→ **GIVEN PROBLEM**
Begin with the line that contains "make_hanger()" and end with the line that contains "bpy.context.scene.collection.objects.link(rigid_bodies[body])", transcribing exactly each line in that stretch and no other.

→ **PROVIDED DATA**
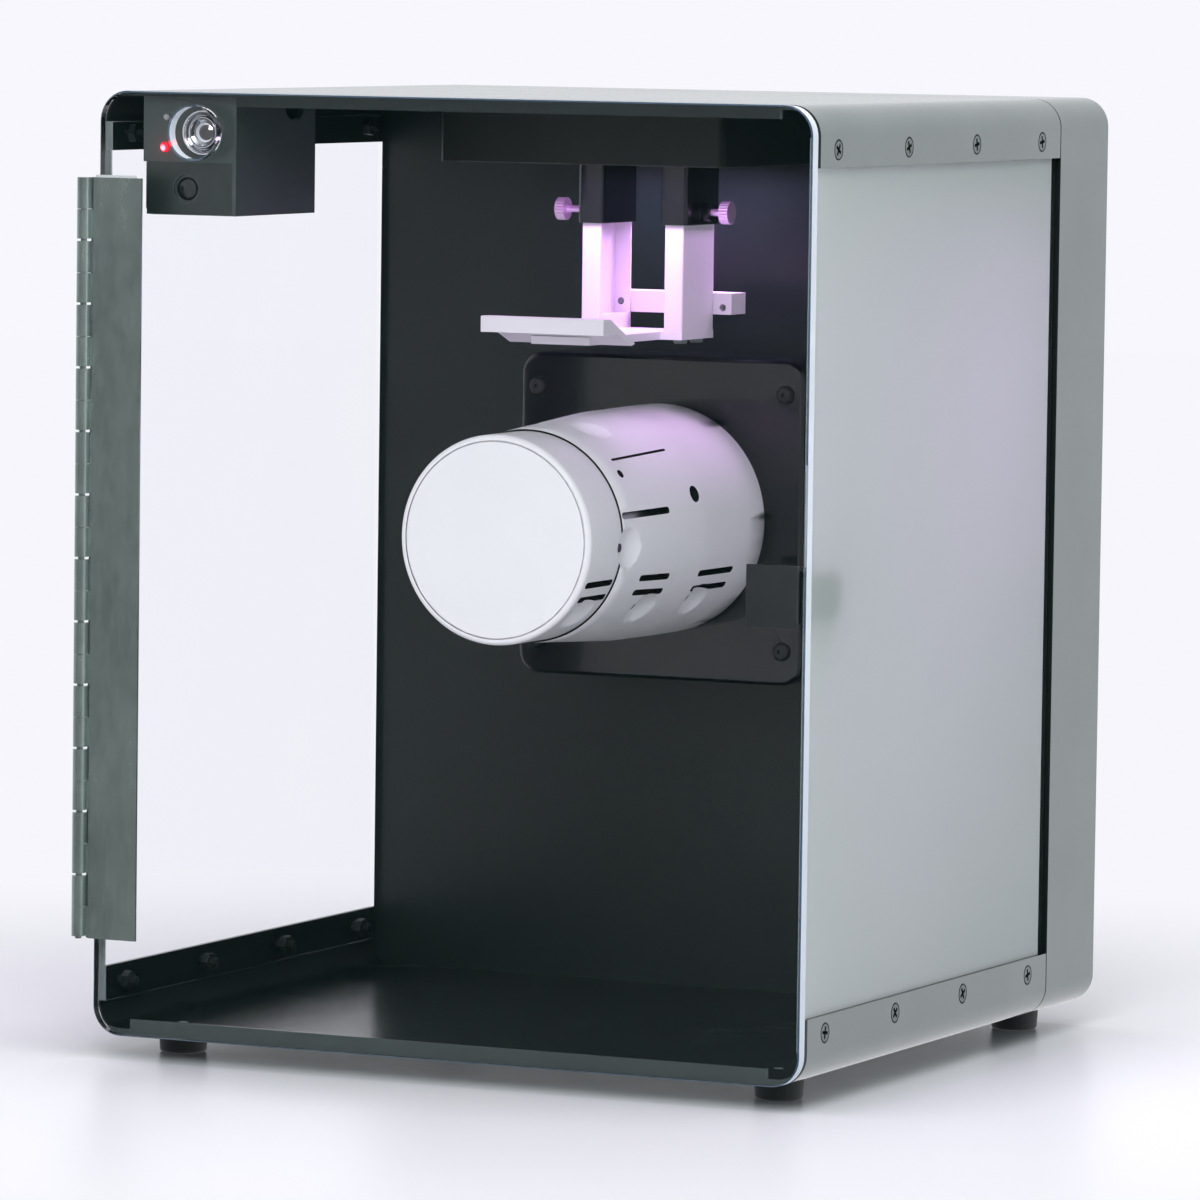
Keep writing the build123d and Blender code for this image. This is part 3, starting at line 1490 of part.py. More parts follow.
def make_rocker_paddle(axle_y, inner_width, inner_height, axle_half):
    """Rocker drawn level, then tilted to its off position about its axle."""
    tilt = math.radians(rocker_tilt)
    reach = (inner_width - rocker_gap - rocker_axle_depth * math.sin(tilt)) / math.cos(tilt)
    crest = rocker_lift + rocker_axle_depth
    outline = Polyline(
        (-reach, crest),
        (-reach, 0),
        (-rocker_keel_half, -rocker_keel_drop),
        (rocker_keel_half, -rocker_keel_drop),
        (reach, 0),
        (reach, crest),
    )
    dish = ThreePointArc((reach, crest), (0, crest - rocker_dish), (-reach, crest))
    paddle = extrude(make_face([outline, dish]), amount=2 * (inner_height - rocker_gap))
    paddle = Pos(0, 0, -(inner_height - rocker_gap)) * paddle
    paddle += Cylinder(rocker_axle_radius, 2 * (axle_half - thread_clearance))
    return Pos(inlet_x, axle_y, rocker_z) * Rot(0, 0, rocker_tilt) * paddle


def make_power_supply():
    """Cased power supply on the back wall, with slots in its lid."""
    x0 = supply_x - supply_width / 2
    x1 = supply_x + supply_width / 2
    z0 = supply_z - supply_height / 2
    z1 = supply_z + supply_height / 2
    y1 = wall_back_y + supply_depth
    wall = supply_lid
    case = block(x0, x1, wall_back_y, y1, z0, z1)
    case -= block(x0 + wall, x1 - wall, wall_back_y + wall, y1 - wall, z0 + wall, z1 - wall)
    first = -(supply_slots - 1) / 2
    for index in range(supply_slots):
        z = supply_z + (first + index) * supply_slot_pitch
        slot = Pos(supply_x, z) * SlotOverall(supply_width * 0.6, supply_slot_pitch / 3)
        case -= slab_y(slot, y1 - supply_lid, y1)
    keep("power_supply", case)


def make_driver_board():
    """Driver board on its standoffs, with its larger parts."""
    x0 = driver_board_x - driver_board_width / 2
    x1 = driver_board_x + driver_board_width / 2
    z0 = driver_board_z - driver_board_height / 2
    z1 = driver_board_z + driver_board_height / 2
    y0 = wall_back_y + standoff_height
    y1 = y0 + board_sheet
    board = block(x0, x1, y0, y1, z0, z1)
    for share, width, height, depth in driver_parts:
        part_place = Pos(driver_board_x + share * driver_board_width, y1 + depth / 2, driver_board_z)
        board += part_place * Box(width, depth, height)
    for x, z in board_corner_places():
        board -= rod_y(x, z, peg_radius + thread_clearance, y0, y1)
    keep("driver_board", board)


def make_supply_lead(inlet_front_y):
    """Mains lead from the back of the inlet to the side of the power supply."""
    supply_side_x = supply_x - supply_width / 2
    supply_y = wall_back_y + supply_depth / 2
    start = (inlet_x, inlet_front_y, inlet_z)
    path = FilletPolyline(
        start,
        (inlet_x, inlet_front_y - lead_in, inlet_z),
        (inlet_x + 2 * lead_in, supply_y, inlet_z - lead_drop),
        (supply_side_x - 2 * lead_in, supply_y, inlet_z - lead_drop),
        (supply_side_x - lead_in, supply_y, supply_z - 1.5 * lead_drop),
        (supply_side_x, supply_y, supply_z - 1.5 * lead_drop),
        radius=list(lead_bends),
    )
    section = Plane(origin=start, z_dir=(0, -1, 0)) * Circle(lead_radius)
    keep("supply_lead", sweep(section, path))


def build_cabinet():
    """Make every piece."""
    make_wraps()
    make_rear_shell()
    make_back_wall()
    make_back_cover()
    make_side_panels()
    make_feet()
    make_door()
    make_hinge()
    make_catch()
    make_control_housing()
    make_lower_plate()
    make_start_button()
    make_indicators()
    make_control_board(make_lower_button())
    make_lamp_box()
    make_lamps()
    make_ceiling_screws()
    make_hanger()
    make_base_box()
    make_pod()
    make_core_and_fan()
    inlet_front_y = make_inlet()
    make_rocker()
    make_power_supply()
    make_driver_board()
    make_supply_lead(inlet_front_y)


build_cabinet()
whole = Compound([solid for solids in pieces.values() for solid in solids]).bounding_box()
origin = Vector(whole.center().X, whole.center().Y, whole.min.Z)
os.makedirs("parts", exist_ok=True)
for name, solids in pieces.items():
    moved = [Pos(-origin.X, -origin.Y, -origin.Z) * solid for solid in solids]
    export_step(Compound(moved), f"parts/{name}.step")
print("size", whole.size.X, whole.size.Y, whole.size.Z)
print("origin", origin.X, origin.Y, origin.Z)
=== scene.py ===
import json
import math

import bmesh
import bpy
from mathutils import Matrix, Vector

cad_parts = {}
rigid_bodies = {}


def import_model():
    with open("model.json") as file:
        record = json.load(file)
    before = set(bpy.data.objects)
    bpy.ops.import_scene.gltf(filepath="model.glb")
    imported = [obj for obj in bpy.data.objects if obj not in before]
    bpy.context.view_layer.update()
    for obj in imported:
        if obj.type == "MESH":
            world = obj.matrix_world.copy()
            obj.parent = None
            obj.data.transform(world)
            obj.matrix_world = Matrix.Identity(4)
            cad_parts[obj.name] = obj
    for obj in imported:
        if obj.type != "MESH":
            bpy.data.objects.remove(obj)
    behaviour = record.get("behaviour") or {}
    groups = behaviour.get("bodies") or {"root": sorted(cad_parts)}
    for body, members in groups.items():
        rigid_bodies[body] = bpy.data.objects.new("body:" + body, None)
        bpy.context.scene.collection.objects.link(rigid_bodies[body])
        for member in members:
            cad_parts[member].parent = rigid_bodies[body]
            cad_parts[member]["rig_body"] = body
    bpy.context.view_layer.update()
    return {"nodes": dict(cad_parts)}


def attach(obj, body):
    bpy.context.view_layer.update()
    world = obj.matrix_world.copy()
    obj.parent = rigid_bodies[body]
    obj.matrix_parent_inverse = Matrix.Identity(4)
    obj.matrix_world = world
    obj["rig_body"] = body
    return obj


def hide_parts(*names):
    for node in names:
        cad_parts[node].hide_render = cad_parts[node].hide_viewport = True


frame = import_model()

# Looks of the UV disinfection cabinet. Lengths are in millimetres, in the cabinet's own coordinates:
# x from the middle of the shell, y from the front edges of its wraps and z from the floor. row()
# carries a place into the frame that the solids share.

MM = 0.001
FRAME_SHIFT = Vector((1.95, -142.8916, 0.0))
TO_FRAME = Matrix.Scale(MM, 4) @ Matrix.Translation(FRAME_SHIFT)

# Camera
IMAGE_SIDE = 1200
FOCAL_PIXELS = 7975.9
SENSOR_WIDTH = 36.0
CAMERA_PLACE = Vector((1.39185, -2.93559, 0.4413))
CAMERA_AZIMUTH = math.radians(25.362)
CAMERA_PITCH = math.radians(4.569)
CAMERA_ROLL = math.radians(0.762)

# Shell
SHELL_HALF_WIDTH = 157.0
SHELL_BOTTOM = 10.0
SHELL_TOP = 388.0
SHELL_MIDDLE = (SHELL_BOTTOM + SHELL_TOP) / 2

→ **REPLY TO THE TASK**
    make_hanger()
    make_base_box()
    make_pod()
    make_core_and_fan()
    inlet_front_y = make_inlet()
    make_rocker()
    make_power_supply()
    make_driver_board()
    make_supply_lead(inlet_front_y)


build_cabinet()
whole = Compound([solid for solids in pieces.values() for solid in solids]).bounding_box()
origin = Vector(whole.center().X, whole.center().Y, whole.min.Z)
os.makedirs("parts", exist_ok=True)
for name, solids in pieces.items():
    moved = [Pos(-origin.X, -origin.Y, -origin.Z) * solid for solid in solids]
    export_step(Compound(moved), f"parts/{name}.step")
print("size", whole.size.X, whole.size.Y, whole.size.Z)
print("origin", origin.X, origin.Y, origin.Z)
=== scene.py ===
import json
import math

import bmesh
import bpy
from mathutils import Matrix, Vector

cad_parts = {}
rigid_bodies = {}


def import_model():
    with open("model.json") as file:
        record = json.load(file)
    before = set(bpy.data.objects)
    bpy.ops.import_scene.gltf(filepath="model.glb")
    imported = [obj for obj in bpy.data.objects if obj not in before]
    bpy.context.view_layer.update()
    for obj in imported:
        if obj.type == "MESH":
            world = obj.matrix_world.copy()
            obj.parent = None
            obj.data.transform(world)
            obj.matrix_world = Matrix.Identity(4)
            cad_parts[obj.name] = obj
    for obj in imported:
        if obj.type != "MESH":
            bpy.data.objects.remove(obj)
    behaviour = record.get("behaviour") or {}
    groups = behaviour.get("bodies") or {"root": sorted(cad_parts)}
    for body, members in groups.items():
        rigid_bodies[body] = bpy.data.objects.new("body:" + body, None)
        bpy.context.scene.collection.objects.link(rigid_bodies[body])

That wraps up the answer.